1. Letters to the Editor

Friday's letters: Clinton Foundation does good work

Help choose Letter of the Month

Letters to the editor offer a significant contribution to the discussion of public policy and life in Tampa Bay. To recognize some of that work by our most engaged readers, the Times will select a letter of the month and the writers will be recognized at the end of the year.

Help us choose from the nominations for letter of the month for August by visiting the website listed below by Monday. Read through the three letters and vote on the ballot at the bottom of the Web page. We will choose the finalists each month based on relevance on topical issues, persuasiveness and writing style. The writer's opinion does not need to match the editorial board's opinion on the issue to be nominated.

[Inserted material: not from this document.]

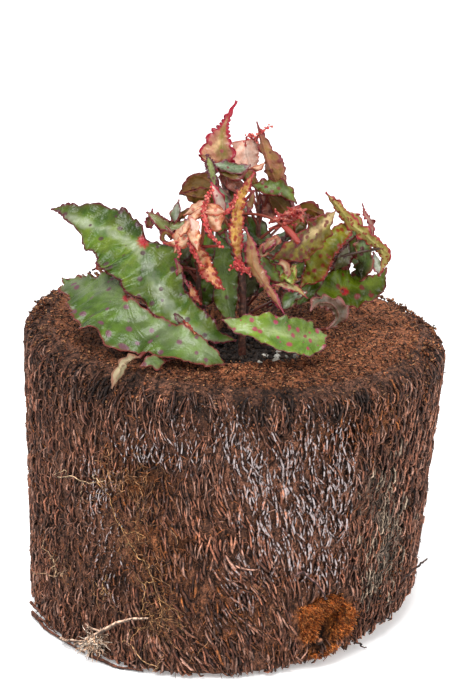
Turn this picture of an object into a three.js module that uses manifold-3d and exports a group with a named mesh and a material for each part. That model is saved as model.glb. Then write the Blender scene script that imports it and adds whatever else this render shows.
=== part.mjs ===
// A begonia with two-pointed, red-spotted leaves, growing in a drum sawn from a tree-fern trunk.
// Millimetres, +Z up, the front faces -Y. The origin is the centre of the drum's flat base.
import * as THREE from "three";
import { mergeVertices } from "three/addons/utils/BufferGeometryUtils.js";
import Module from "manifold-3d";

const wasm = await Module();
wasm.setup();

const GAP = 0.35; // clearance left between pieces that touch

// ---------------------------------------------------------------- driving dimensions
const DRUM = {
  radius: 74.5, // at the widest ring, below the shoulder
  height: 106, // at the middle of the sawn top
  fallRight: 0.06, // the top falls by this much per mm to the right
  riseBack: 0.03, // and rises by this much per mm to the back
  shoulder: 9, // rounding of the upper edge
  taper: 0.14, // share of the radius that is lost at the base, at the right
  footInset: 16, // the flat base ends this far inside the drum's side
  footLift: [2, 7], // height of the base's ragged edge, least and most
  topInsets: [22, 41], // rings on the sawn top, measured in from the side
  columns: 120, // an even number: root ridges stand on every second column
  rows: 9,
  ridge: 1, // how far a root ridge stands out of its furrow, each way
  sway: 0.022, // angle by which the ridges wander sideways
};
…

But clarity of thinking, brevity and a sense of humor certainly help.

To see the three August nominees and vote, go to

The bribery standard | Aug. 26, commentary

Foundation does good work

It was funny to read Charles Krauthammer's column about the Clinton Foundation as I had the day before read an article in the New Yorker about the Clinton Foundation. Evidently Krauthammer has no knowledge of the organization. The Clinton Foundation was given an A rating by Charity Watch. It was reported that 88 percent of the money they collect goes to projects and only 12 percent to overhead.

Additionally, 46 million children have been given access to education and 11 million girls and women have been supported through empowerment initiatives from the foundation. Also, 27 million people have increased access to safe drinking water and sanitation. The foundation has also brought down the cost of AIDS drugs in poor countries.

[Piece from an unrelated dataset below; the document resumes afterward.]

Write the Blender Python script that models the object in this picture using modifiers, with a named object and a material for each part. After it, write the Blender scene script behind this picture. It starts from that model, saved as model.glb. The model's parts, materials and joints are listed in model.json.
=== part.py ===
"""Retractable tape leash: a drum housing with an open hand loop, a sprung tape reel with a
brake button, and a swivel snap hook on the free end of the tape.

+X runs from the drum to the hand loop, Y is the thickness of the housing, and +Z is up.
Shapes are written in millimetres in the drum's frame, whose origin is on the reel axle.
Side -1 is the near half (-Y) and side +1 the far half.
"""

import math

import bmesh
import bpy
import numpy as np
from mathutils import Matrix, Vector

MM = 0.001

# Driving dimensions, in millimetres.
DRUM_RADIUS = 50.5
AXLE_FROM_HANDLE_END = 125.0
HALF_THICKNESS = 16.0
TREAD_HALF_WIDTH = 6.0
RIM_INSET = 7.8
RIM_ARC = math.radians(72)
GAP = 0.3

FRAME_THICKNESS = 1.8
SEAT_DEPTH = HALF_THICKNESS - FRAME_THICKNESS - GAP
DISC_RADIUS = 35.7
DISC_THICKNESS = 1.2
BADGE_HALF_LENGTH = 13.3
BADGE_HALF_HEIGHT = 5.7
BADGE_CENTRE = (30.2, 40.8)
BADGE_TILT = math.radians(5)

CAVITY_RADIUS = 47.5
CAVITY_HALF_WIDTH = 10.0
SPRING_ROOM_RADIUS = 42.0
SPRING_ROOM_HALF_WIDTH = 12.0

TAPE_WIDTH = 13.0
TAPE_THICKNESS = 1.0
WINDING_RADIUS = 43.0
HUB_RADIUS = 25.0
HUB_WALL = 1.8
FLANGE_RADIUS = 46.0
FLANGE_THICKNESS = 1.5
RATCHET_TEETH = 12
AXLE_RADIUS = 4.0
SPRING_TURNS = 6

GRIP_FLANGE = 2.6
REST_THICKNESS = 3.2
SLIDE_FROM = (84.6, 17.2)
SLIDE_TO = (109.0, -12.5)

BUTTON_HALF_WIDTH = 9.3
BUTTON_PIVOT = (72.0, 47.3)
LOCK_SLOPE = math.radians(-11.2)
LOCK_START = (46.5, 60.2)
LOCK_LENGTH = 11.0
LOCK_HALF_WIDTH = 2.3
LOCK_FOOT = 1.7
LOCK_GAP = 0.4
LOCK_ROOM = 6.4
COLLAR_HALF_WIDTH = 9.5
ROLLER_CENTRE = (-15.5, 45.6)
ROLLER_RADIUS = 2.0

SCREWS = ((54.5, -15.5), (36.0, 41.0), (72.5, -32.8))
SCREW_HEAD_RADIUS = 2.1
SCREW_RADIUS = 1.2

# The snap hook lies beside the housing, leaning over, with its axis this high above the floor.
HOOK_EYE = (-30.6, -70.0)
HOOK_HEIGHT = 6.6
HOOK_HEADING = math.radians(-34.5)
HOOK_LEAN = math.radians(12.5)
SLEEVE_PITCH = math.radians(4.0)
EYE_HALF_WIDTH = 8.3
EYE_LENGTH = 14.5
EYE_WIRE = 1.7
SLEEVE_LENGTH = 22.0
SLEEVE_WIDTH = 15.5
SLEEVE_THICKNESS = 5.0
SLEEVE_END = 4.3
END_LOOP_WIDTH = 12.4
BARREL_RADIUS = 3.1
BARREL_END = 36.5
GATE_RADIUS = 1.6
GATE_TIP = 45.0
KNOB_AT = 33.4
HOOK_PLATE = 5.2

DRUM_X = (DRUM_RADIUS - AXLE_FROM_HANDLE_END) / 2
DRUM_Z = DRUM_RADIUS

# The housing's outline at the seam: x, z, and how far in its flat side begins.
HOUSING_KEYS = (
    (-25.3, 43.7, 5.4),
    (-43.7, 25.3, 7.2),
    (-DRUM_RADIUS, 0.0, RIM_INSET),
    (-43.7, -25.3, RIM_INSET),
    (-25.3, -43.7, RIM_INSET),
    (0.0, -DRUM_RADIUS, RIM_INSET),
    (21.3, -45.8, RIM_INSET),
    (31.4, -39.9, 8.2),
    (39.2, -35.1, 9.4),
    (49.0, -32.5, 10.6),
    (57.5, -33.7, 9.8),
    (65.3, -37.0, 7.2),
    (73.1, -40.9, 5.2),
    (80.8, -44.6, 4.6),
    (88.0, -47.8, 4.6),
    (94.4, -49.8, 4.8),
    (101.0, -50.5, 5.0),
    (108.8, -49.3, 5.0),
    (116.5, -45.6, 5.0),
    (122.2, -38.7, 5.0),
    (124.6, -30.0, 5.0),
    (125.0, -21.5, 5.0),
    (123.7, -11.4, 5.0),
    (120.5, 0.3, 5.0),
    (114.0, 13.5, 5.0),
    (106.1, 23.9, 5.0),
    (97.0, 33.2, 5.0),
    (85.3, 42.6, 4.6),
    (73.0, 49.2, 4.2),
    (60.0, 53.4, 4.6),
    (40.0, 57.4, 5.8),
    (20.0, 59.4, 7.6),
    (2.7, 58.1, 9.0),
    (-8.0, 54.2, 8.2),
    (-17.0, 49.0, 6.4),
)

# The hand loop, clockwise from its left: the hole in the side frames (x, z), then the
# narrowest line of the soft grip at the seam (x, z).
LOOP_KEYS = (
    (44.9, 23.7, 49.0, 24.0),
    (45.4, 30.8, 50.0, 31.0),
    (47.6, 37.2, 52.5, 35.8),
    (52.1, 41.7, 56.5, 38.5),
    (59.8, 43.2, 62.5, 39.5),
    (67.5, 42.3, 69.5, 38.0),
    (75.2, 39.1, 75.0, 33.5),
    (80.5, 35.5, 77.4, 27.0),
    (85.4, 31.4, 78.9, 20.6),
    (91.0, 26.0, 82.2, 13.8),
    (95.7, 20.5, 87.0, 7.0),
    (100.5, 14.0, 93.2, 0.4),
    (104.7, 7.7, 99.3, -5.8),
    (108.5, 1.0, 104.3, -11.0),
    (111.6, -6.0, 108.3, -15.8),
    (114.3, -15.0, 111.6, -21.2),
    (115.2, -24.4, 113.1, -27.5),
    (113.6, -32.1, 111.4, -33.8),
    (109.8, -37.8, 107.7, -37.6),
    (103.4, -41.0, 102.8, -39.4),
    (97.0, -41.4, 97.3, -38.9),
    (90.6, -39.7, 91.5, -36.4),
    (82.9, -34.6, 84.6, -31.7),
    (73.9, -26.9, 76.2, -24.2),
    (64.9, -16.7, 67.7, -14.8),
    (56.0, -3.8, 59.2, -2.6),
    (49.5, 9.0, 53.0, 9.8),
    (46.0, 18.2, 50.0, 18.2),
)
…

In addition, there has been no evidence of impropriety with regard to the donors who have met with Hillary Clinton. Maybe Krauthammer should be less worried about how much Bernie Sanders knows about Clinton's emails and a little more concerned about the "truthiness" of his own column.

Ann Jamieson, Tarpon Springs

Lifesaving medical care

Each year my wife and I have a practice of selecting a different nonprofit, charitable organization to which we make what is, for us, a significant financial donation. Because we were impressed with the great work it does, several years ago the organization we chose was the Clinton Foundation.

Now it is being characterized as a scandal that of the thousands of people with whom Hillary Clinton spoke as secretary of state, a handful of them had actually demonstrated support for humanitarian aid and lifesaving medical care for suffering people in Third World countries. Personally, I wish that every single one of those thousands of people who spoke with Clinton had made a contribution to the Clinton Foundation.

Jonathan K. Jaberg, Largo

As Zika closes in, politicians squabble | Aug. 25, John Romano column

Protecting the unborn

I share John Romano's concern that the political theatrics that are causing a delay in launching an all-out effort against the Zika virus are an unacceptable threat to unborn children. As he put it, "A child's birth is one of the most precious events imaginable."

However, is the Zika threat unique or are all unborn lives precious and thus must be protected? Is life so precious that abortion should only be allowed when the mother's life is at risk or the pregnancy is the result of incest or rape? Should we condemn the Democratic Party's 2016 platform that calls for the repeal of the Hyde Amendment that prohibits the use of federal funds for abortion other than in the case of risk to the mother's life, rape or incest? If all unborn lives are not precious, then why worry about the Zika virus? Mothers have the option of an abortion to avoid having a child that may be brain-damaged.

For those who refuse to see the dichotomy in screaming that the unborn must be protected from the Zika virus while championing abortion on demand, to quote from the same Bob Dylan song that the column quoted, "even Jesus would never forgive what you do."

Don Ottinger, Tampa

Campaign 2016

How the world sees us

Traveling to South Africa this month, we experienced people from many parts of the world. A couple from Spain commented that it is incredible that the "greatest country in the world, America, has a clown running for the office of president." A young man from Denmark said that the Danes are totally opposed to Donald Trump as president. These comments should make us aware of the influence our choice will have on the rest of the world.

Theresa Rodriguez, Sun City Center

Group home brings worry | Aug. 27

Chance for a new start

The teens who will be living in the group home need a loving home that will help then navigate their way into adulthood. Why would the neighbors not want those teens to have a chance, like their own children do?

Where is the home supposed to go — a rural area where they wouldn't learn how to live among neighbors? Instead of being fearful, neighbors should rejoice that someone cares enough about the plight of children without a home to do something about it. If the neighbors act afraid of the teens, what kind of message is that sending?

Melissa Rice, Tampa

School test rules dealt a blow | Aug. 27

Timed test shortfalls

I was glad to see that a judge in Tallahassee nullified the action of not allowing a third-grade student to advance because of failure to pass a state-mandated test.

Years ago I worked with a very smart guy who could not do well on tests. He had dyslexia, a condition that caused him to read things in reverse, therefore requiring more time. He was extremely smart but did poorly on timed tests. I would hope that teachers are trained to identify children who may suffer from dyslexia, thus allowing them to be graded in a manner other than a timed test.